Broken Progression Pathways in Career Growth
Research consistently shows that fewer women are promoted from entry-level to managerial roles compared to their male counterparts, creating what is often referred to as a “broken rung” in the career ladder.
This early-stage disparity compounds over time, resulting in fewer women in mid-level management and an even smaller proportion in executive leadership. The issue is not a lack of talent or ambition but a structural filtering effect that operates quietly yet consistently across organizations.
Why Meritocracy Remains Incomplete
Modern workplaces often present themselves as meritocratic, yet outcomes tell a different story. Women remain underrepresented in leadership pipelines and are less likely to receive high-visibility assignments. Pay inequity remains one of the most visible yet unresolved aspects of workplace inequality. On average, women continue to earn significantly less than men for comparable work, with global wage gaps persisting across regions and industries.
This disparity is not only driven by unequal pay for equal roles but also by occupational segregation, limited access to high-paying sectors, and career interruptions due to caregiving responsibilities. Even in economies with strong legal frameworks for pay equity, enforcement challenges and structural biases continue to sustain the gap.

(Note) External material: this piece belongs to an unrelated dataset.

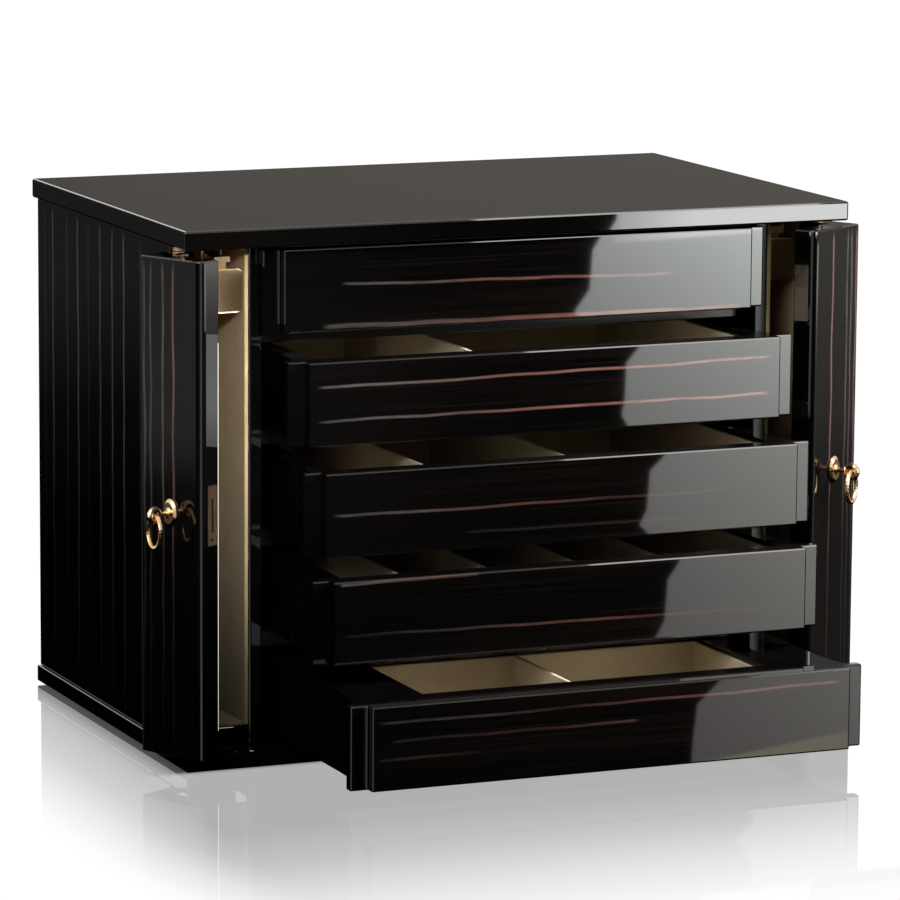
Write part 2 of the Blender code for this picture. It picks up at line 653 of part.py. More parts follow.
def make_hanger(side, pulled_out):
    """A hook rail on its slider, with the polished end plate that it is pulled by."""
    name = side_name(side)
    slide = make_joint_point(name + "_hanger_slide", (side * COMPARTMENT_MIDDLE, -pulled_out, 0.0))
    track_bottom, bar_top, bar_bottom = hanger_levels()
    neck = TRACK_SLOT / 2 - SEAM
    head = TRACK_WIDTH / 2 - TRACK_WALL - SEAM
    seat = track_bottom + TRACK_WALL + SEAM
    half = [(head, seat + SLIDER_HEIGHT), (head, seat), (neck, seat), (neck, bar_top), (BAR_WIDTH / 2, bar_top),
            (BAR_WIDTH / 2, bar_bottom)]
    outline = half + mirrored(reversed(half), -1)
    start = FRONT + PLATE_SETBACK + PLATE_THICKNESS + SEAM
    rail_name = name + "_hook_rail"
    rail = place(rail_name, prism_mesh(rail_name, outline, start, start + BAR_LENGTH, "Y"), GOLD, slide)
    pitch = (BAR_LENGTH - HOOK_RADIUS) / HOOK_COUNT
    for n in range(HOOK_COUNT):
        hook_name = f"{rail_name}_hook_{n + 1}"
        middle = start + HOOK_RADIUS + n * pitch
        hook = prism_mesh(hook_name, hook_outline(bar_bottom), middle - HOOK_THICKNESS / 2, middle + HOOK_THICKNESS / 2, "Y")
        combine(rail, place(hook_name, hook, None, slide, True), "UNION")
    plate_name = name + "_end_plate"
    high = bar_top + PLATE_RISE
    low = high - PLATE_HEIGHT
    corner = PLATE_CORNER
    wide = PLATE_WIDTH / 2
    outline = arc((wide - corner, high - corner), corner, 90, 0, 4) + arc((wide - corner, low + corner), corner, 0, -90, 4)
    outline += arc((-wide + corner, low + corner), corner, -90, -180, 4) + arc((-wide + corner, high - corner), corner, 180, 90, 4)
    front = FRONT + PLATE_SETBACK
    plate = prism_mesh(plate_name, outline, front, front + PLATE_THICKNESS, "Y")
    add_bevel(place(plate_name, plate, GOLD, slide), PLATE_ARRIS)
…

The Invisible Burden of Unpaid Work
One of the most overlooked dimensions of gender inequality is unpaid domestic and care work. Women consistently shoulder a disproportionate share of household responsibilities, often spending multiple times more hours than men on unpaid labour. This invisible workload significantly impacts their ability to pursue uninterrupted career growth.
This dual burden also leads to a structural imbalance, where professional success is achieved at a higher personal cost, particularly in societies where caregiving responsibilities are not adequately shared or supported.
The Gap Between Policy Intent and Workplace Reality
Across governments and organizations, gender equality is widely endorsed through policies, frameworks, and public commitments. However, there remains a significant gap between stated intent and actual outcomes. While many countries have introduced equal opportunity laws and diversity targets, enforcement remains inconsistent and often symbolic rather than structural.
A similar pattern was visible in the recent parliamentary debate, where support for women’s representation existed in principle but disagreement over implementation delayed progress. In workplaces, a comparable dynamic plays out where diversity is promoted in discourse but not always embedded in operational systems.
Economic Costs of Gender Inequality
Gender inequality is not only a social concern but also an economic inefficiency. Studies indicate that closing gender gaps in labour participation and leadership could significantly increase global GDP, underscoring the macroeconomic impact of exclusion.
However, the cost of inequality is often absorbed silently. Women face reduced lifetime earnings, organizations lose out on leadership potential, and economies underutilize half of their human capital. The long-term effect is not just inequity but diminished productivity and slower growth potential.
From Individual Adaptation to Systemic Redesign
The dominant narrative around women in the workplace has long emphasized individual adaptation—encouraging women to negotiate better, build resilience, or “lean in” to opportunities. However, this framing places the burden of change on individuals rather than systems.
True progress requires structural redesign rather than incremental inclusion. This includes rethinking career progression models that assume uninterrupted availability, normalizing shared caregiving responsibilities, and redefining productivity beyond physical presence. Instead of placing the burden on women to adapt to existing systems, it is time for systems to evolve in line with lived realities.
Moving Beyond Lip Service on Equity
The story of women in the workplace is not one of absence but of endurance within systems that remain misaligned with equity. Despite increasing participation, higher education levels, and widespread policy commitments, structural barriers continue to limit full inclusion.
The recent parliamentary outcome on women’s reservation reveals a broader truth: acknowledgment of inequality is not the same as resolution. Progress that is delayed becomes progress deferred, and in the world of work, such deferral has been the norm for far too long.
If equity is to move beyond rhetoric, the focus must shift from whether women should be included to how systems must change to make inclusion meaningful, sustained, and real.